▸ **WHAT IS EXPECTED**:
Copy each line exactly.

******

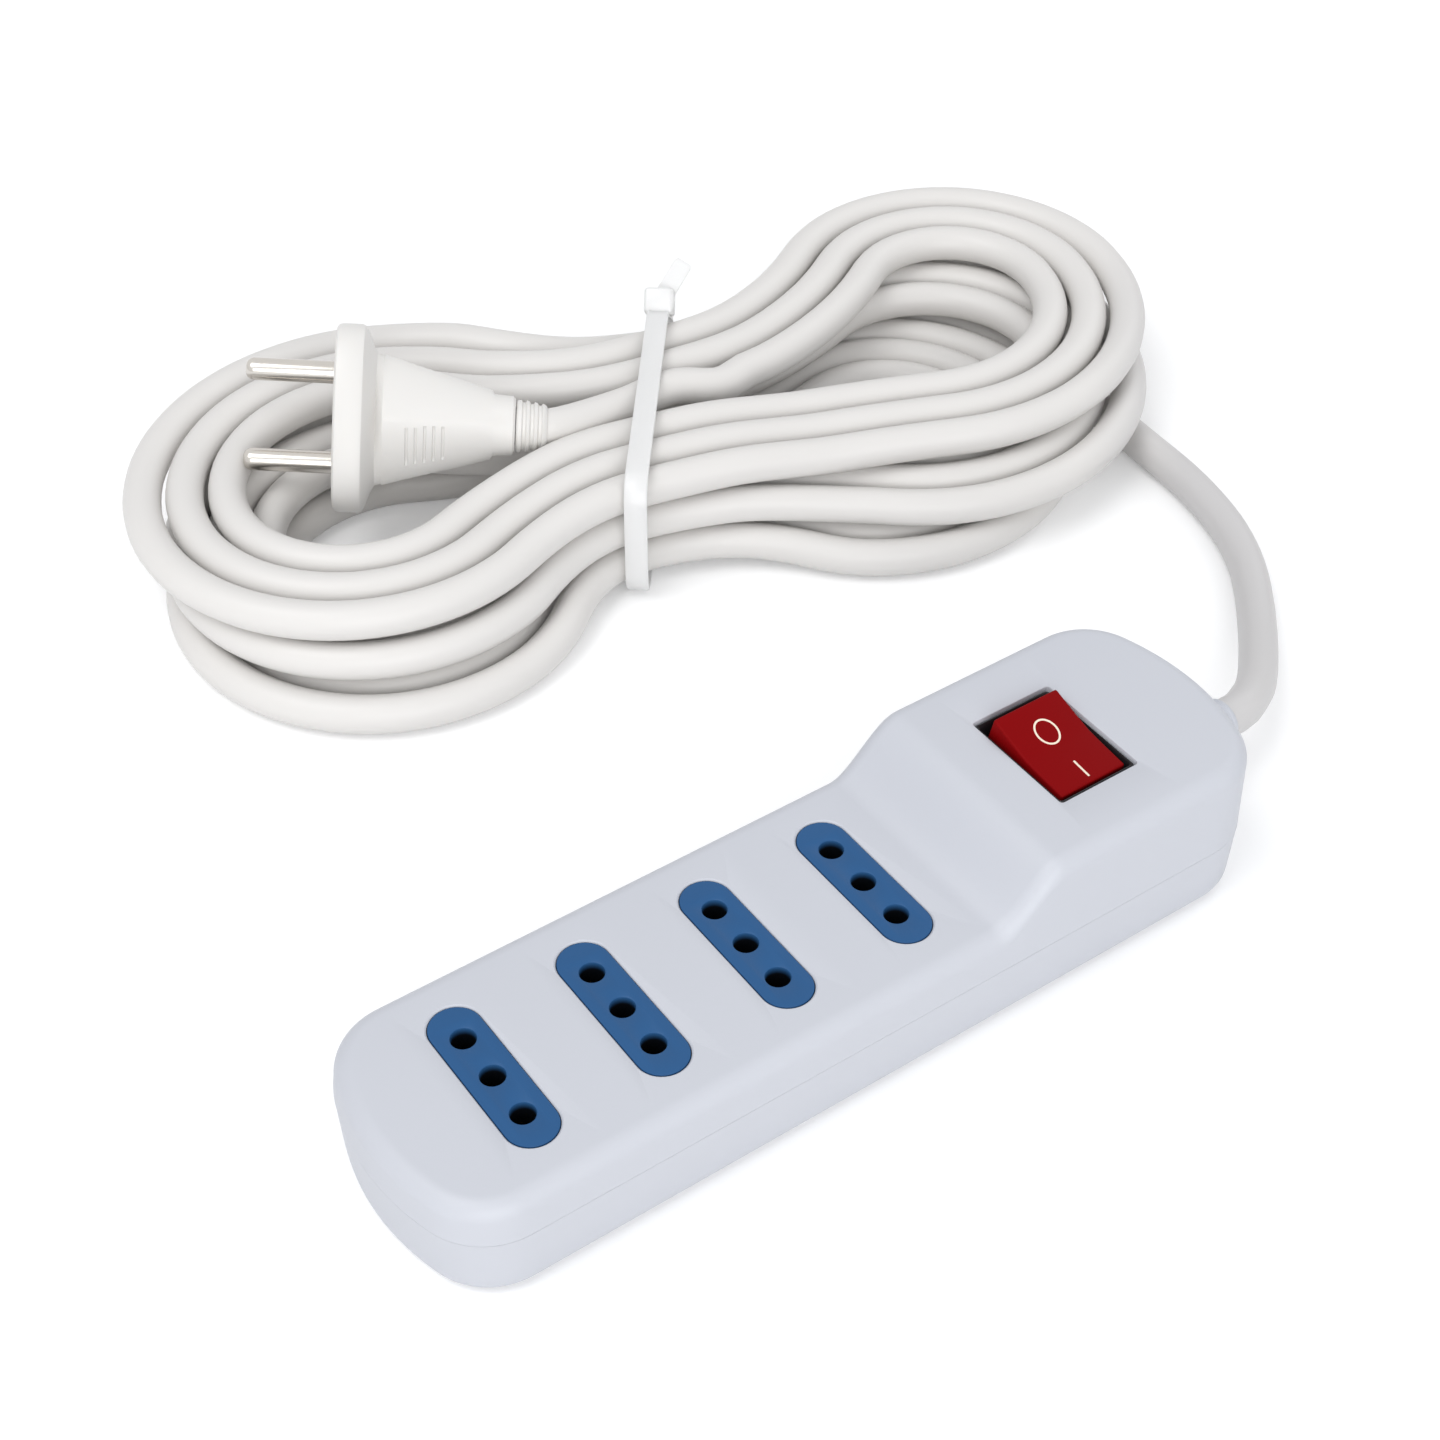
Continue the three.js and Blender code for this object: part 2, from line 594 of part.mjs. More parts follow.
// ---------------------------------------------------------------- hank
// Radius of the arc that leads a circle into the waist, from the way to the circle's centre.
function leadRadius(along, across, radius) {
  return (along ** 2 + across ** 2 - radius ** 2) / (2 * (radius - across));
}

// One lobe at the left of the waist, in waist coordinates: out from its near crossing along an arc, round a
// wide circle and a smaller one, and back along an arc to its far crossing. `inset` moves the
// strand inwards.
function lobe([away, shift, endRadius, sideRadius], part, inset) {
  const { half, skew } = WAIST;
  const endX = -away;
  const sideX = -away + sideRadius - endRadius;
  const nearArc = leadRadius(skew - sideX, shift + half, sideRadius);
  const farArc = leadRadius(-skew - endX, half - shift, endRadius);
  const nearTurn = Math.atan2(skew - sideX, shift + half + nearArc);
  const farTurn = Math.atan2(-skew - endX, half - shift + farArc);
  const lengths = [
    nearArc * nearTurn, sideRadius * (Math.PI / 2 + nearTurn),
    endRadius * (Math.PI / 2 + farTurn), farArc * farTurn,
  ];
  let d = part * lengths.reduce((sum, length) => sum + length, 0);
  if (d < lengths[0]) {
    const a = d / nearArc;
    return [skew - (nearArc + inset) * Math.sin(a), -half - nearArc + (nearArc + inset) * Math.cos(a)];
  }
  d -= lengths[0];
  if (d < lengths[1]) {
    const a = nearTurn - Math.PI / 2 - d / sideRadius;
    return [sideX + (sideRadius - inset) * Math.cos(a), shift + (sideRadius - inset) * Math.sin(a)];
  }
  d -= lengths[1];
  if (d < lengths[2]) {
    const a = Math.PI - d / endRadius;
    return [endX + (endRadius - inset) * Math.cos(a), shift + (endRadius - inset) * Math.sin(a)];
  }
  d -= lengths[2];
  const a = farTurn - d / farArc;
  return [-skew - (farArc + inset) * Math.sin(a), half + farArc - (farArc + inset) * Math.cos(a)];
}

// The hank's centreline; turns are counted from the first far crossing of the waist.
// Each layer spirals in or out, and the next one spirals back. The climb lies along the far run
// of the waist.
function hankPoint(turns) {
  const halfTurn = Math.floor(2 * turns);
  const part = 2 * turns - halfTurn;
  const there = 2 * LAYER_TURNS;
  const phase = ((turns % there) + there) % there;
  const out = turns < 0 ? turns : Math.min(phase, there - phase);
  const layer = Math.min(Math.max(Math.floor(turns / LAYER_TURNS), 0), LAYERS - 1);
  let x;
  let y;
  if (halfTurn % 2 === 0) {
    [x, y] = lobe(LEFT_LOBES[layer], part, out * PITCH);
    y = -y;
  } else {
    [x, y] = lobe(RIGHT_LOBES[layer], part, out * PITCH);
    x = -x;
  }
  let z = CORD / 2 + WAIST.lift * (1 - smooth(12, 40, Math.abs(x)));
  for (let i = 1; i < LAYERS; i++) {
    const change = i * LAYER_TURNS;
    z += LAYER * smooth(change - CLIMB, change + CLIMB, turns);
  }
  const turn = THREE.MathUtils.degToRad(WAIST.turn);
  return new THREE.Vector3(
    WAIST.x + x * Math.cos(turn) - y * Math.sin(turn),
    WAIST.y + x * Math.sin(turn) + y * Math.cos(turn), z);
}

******

▸ **SOLVED EXERCISE**:
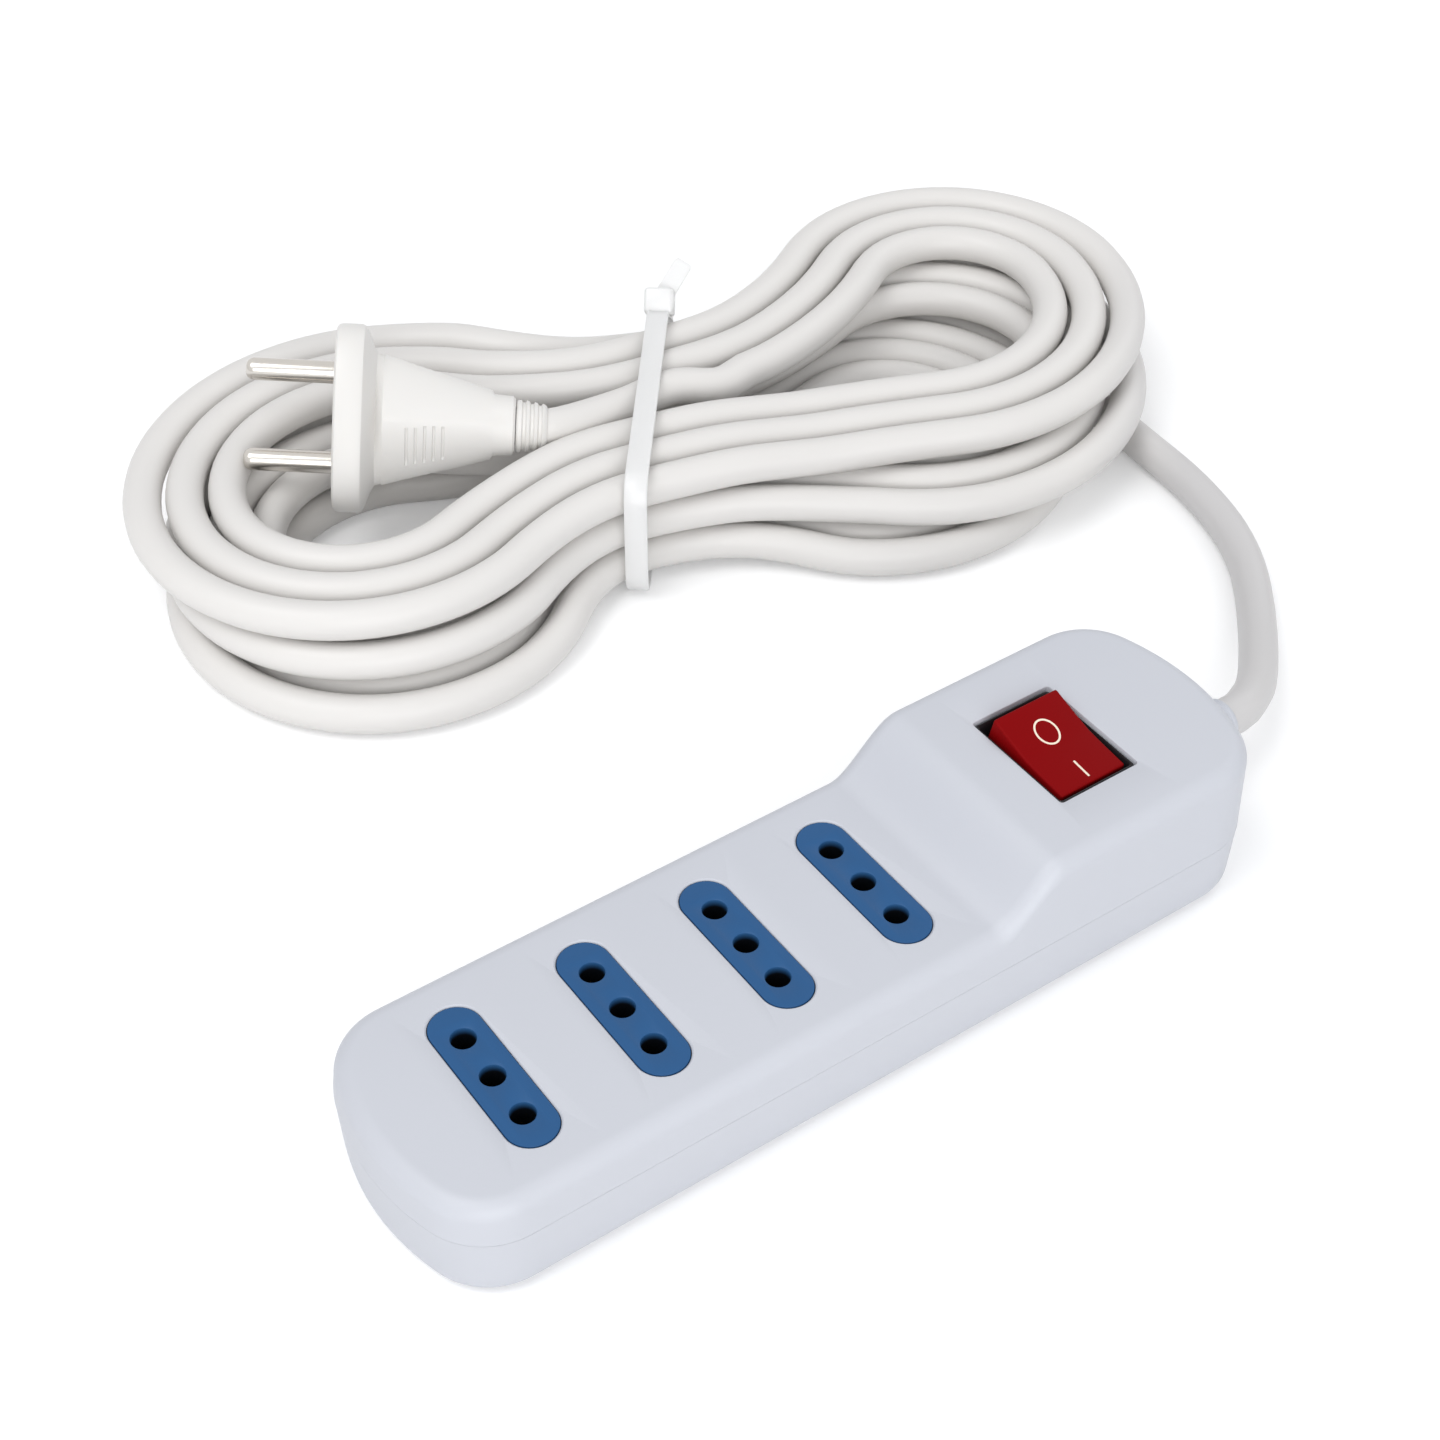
Continue the three.js and Blender code for this object: part 2, from line 594 of part.mjs. More parts follow.
// ---------------------------------------------------------------- hank
// Radius of the arc that leads a circle into the waist, from the way to the circle's centre.
function leadRadius(along, across, radius) {
  return (along ** 2 + across ** 2 - radius ** 2) / (2 * (radius - across));
}

// One lobe at the left of the waist, in waist coordinates: out from its near crossing along an arc, round a
// wide circle and a smaller one, and back along an arc to its far crossing. `inset` moves the
// strand inwards.
function lobe([away, shift, endRadius, sideRadius], part, inset) {
  const { half, skew } = WAIST;
  const endX = -away;
  const sideX = -away + sideRadius - endRadius;
  const nearArc = leadRadius(skew - sideX, shift + half, sideRadius);
  const farArc = leadRadius(-skew - endX, half - shift, endRadius);
  const nearTurn = Math.atan2(skew - sideX, shift + half + nearArc);
  const farTurn = Math.atan2(-skew - endX, half - shift + farArc);
  const lengths = [
    nearArc * nearTurn, sideRadius * (Math.PI / 2 + nearTurn),
    endRadius * (Math.PI / 2 + farTurn), farArc * farTurn,
  ];
  let d = part * lengths.reduce((sum, length) => sum + length, 0);
  if (d < lengths[0]) {
    const a = d / nearArc;
    return [skew - (nearArc + inset) * Math.sin(a), -half - nearArc + (nearArc + inset) * Math.cos(a)];
  }
  d -= lengths[0];
  if (d < lengths[1]) {
    const a = nearTurn - Math.PI / 2 - d / sideRadius;
    return [sideX + (sideRadius - inset) * Math.cos(a), shift + (sideRadius - inset) * Math.sin(a)];
  }
  d -= lengths[1];
  if (d < lengths[2]) {
    const a = Math.PI - d / endRadius;
    return [endX + (endRadius - inset) * Math.cos(a), shift + (endRadius - inset) * Math.sin(a)];
  }
  d -= lengths[2];
  const a = farTurn - d / farArc;
  return [-skew - (farArc + inset) * Math.sin(a), half + farArc - (farArc + inset) * Math.cos(a)];
}

// The hank's centreline; turns are counted from the first far crossing of the waist.
// Each layer spirals in or out, and the next one spirals back. The climb lies along the far run
// of the waist.
function hankPoint(turns) {
  const halfTurn = Math.floor(2 * turns);
  const part = 2 * turns - halfTurn;
  const there = 2 * LAYER_TURNS;
  const phase = ((turns % there) + there) % there;
  const out = turns < 0 ? turns : Math.min(phase, there - phase);
  const layer = Math.min(Math.max(Math.floor(turns / LAYER_TURNS), 0), LAYERS - 1);
  let x;
  let y;
  if (halfTurn % 2 === 0) {
    [x, y] = lobe(LEFT_LOBES[layer], part, out * PITCH);
    y = -y;
  } else {
    [x, y] = lobe(RIGHT_LOBES[layer], part, out * PITCH);
    x = -x;
  }
  let z = CORD / 2 + WAIST.lift * (1 - smooth(12, 40, Math.abs(x)));
  for (let i = 1; i < LAYERS; i++) {
    const change = i * LAYER_TURNS;
    z += LAYER * smooth(change - CLIMB, change + CLIMB, turns);
  }
  const turn = THREE.MathUtils.degToRad(WAIST.turn);
  return new THREE.Vector3(
    WAIST.x + x * Math.cos(turn) - y * Math.sin(turn),
    WAIST.y + x * Math.sin(turn) + y * Math.cos(turn), z);
}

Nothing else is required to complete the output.